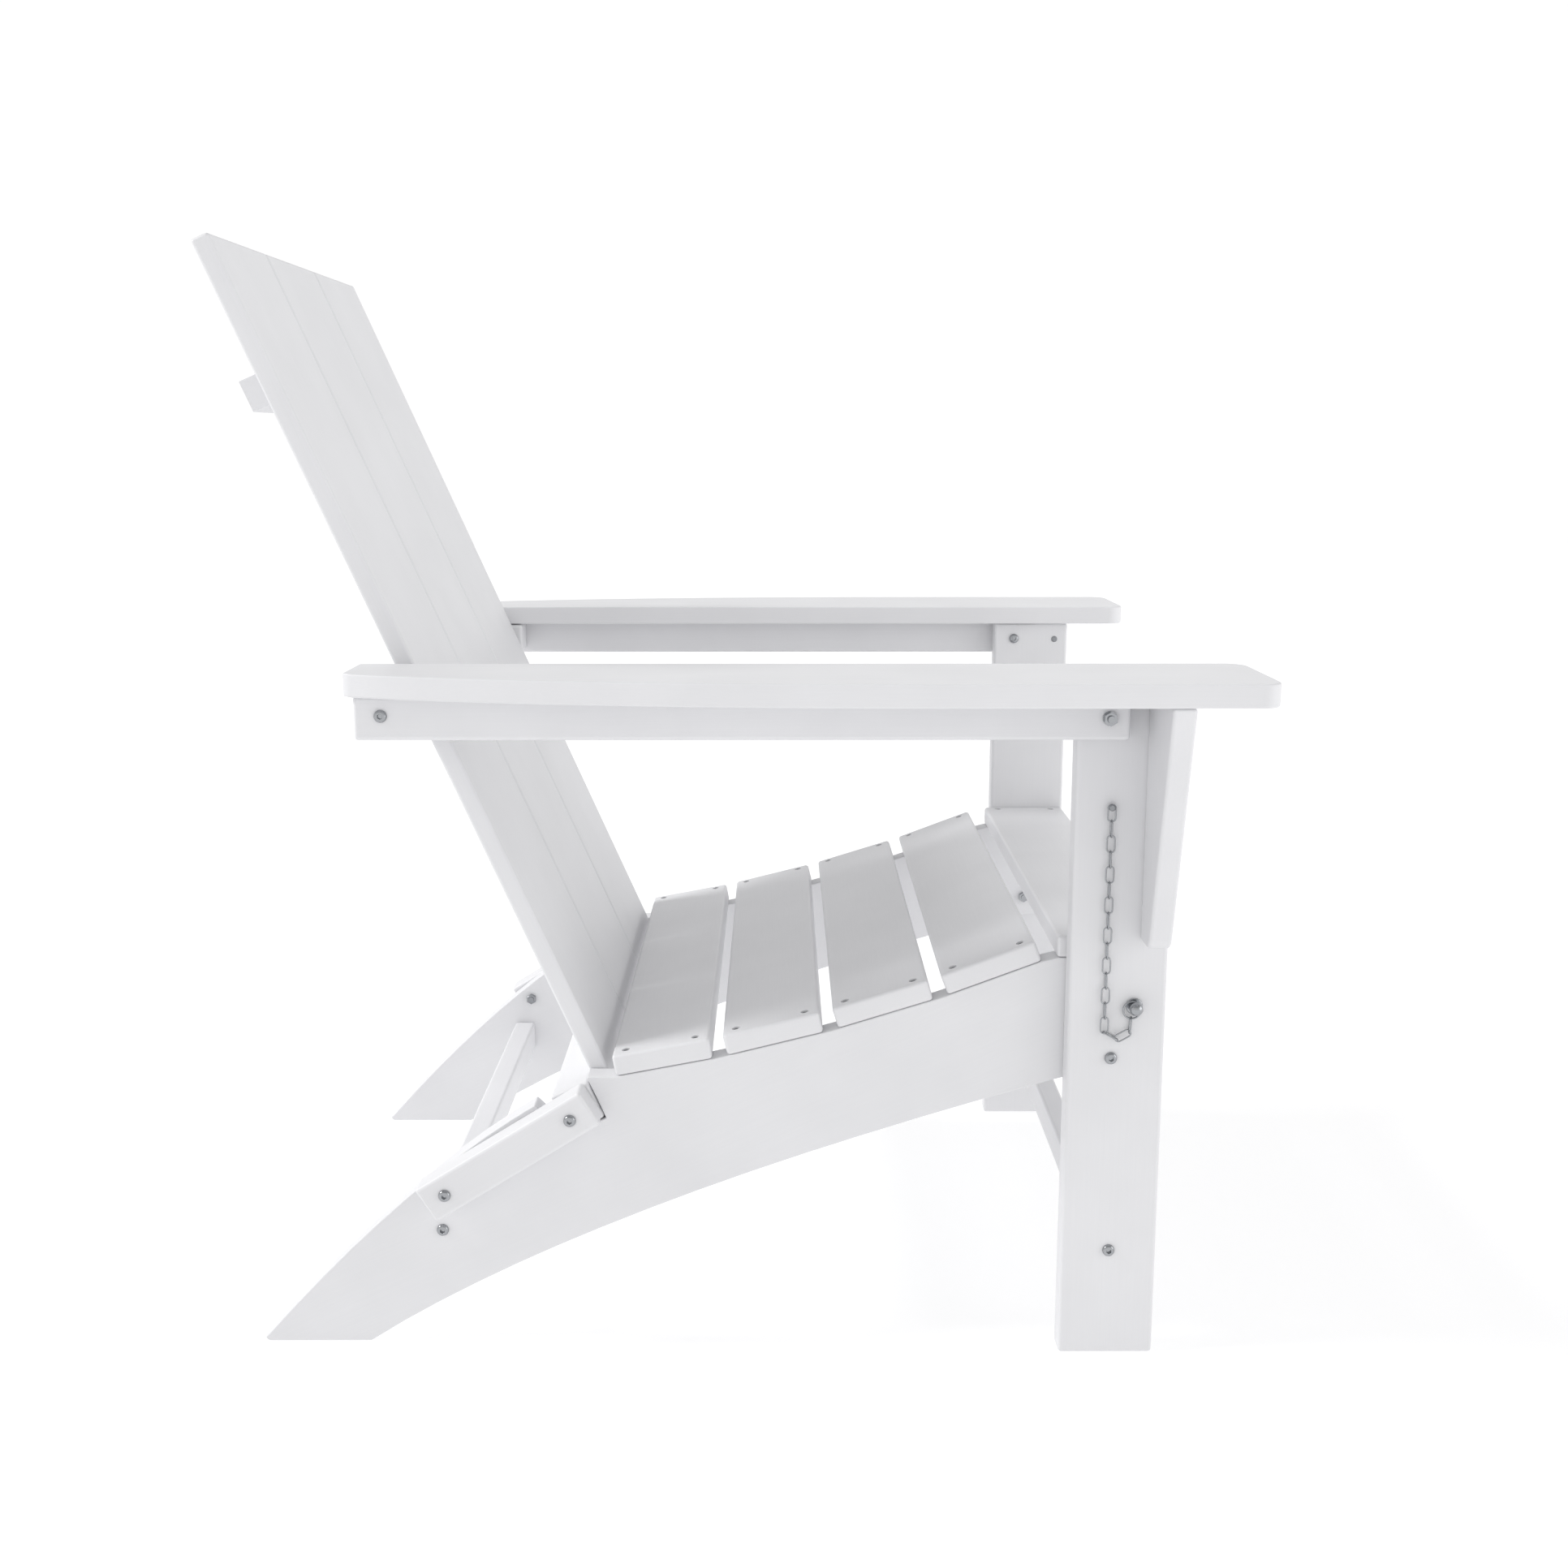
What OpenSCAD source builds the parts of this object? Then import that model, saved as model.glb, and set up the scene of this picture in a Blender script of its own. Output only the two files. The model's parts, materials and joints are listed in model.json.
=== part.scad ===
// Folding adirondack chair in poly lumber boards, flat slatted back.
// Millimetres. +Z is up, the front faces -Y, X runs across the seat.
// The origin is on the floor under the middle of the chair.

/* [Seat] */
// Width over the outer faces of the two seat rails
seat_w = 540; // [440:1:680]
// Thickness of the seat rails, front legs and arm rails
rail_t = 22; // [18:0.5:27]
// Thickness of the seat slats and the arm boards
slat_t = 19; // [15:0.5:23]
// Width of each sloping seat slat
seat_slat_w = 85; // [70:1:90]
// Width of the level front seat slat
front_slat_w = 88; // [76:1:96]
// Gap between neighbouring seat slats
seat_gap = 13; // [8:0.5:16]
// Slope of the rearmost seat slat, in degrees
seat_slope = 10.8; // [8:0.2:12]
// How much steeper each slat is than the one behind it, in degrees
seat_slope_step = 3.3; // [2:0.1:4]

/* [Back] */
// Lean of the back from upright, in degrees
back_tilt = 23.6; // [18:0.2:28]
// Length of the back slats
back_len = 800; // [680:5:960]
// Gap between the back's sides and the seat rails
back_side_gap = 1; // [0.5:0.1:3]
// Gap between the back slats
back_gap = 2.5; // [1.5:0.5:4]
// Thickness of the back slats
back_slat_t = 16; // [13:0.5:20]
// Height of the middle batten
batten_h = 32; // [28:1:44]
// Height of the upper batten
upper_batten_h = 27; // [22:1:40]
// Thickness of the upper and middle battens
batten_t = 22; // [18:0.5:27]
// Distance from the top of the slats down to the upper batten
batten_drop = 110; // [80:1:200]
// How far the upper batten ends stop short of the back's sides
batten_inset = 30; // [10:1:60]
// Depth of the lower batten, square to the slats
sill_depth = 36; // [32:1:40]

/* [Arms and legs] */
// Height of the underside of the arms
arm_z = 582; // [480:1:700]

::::

## TASK GOAL:
Please repeat the listing above in full and exactly.

## ANSWER TO THIS EXERCISE:
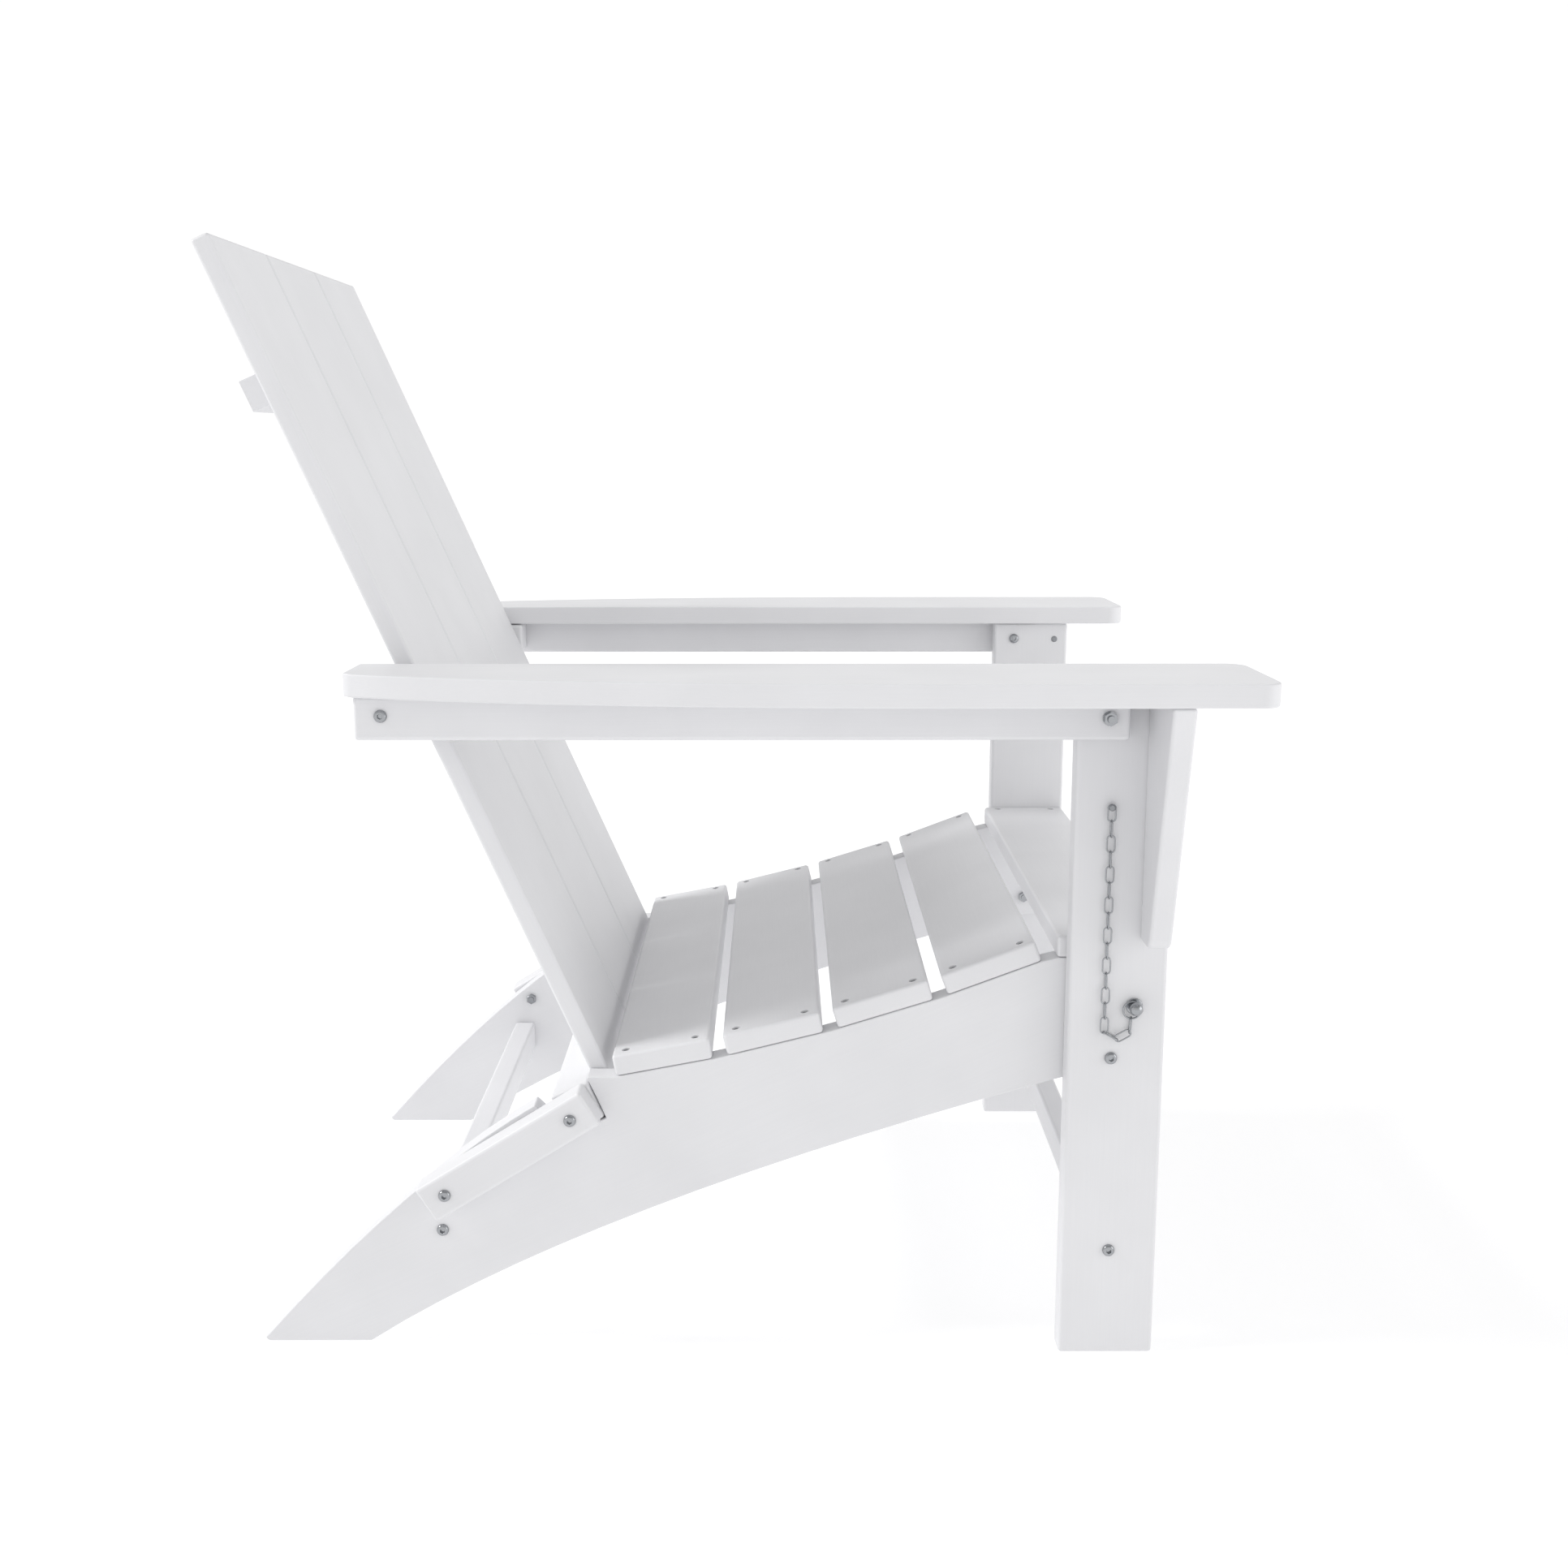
What OpenSCAD source builds the parts of this object? Then import that model, saved as model.glb, and set up the scene of this picture in a Blender script of its own. Output only the two files. The model's parts, materials and joints are listed in model.json.
=== part.scad ===
// Folding adirondack chair in poly lumber boards, flat slatted back.
// Millimetres. +Z is up, the front faces -Y, X runs across the seat.
// The origin is on the floor under the middle of the chair.

/* [Seat] */
// Width over the outer faces of the two seat rails
seat_w = 540; // [440:1:680]
// Thickness of the seat rails, front legs and arm rails
rail_t = 22; // [18:0.5:27]
// Thickness of the seat slats and the arm boards
slat_t = 19; // [15:0.5:23]
// Width of each sloping seat slat
seat_slat_w = 85; // [70:1:90]
// Width of the level front seat slat
front_slat_w = 88; // [76:1:96]
// Gap between neighbouring seat slats
seat_gap = 13; // [8:0.5:16]
// Slope of the rearmost seat slat, in degrees
seat_slope = 10.8; // [8:0.2:12]
// How much steeper each slat is than the one behind it, in degrees
seat_slope_step = 3.3; // [2:0.1:4]

/* [Back] */
// Lean of the back from upright, in degrees
back_tilt = 23.6; // [18:0.2:28]
// Length of the back slats
back_len = 800; // [680:5:960]
// Gap between the back's sides and the seat rails
back_side_gap = 1; // [0.5:0.1:3]
// Gap between the back slats
back_gap = 2.5; // [1.5:0.5:4]
// Thickness of the back slats
back_slat_t = 16; // [13:0.5:20]
// Height of the middle batten
batten_h = 32; // [28:1:44]
// Height of the upper batten
upper_batten_h = 27; // [22:1:40]
// Thickness of the upper and middle battens
batten_t = 22; // [18:0.5:27]
// Distance from the top of the slats down to the upper batten
batten_drop = 110; // [80:1:200]
// How far the upper batten ends stop short of the back's sides
batten_inset = 30; // [10:1:60]
// Depth of the lower batten, square to the slats
sill_depth = 36; // [32:1:40]

/* [Arms and legs] */
// Height of the underside of the arms
arm_z = 582; // [480:1:700]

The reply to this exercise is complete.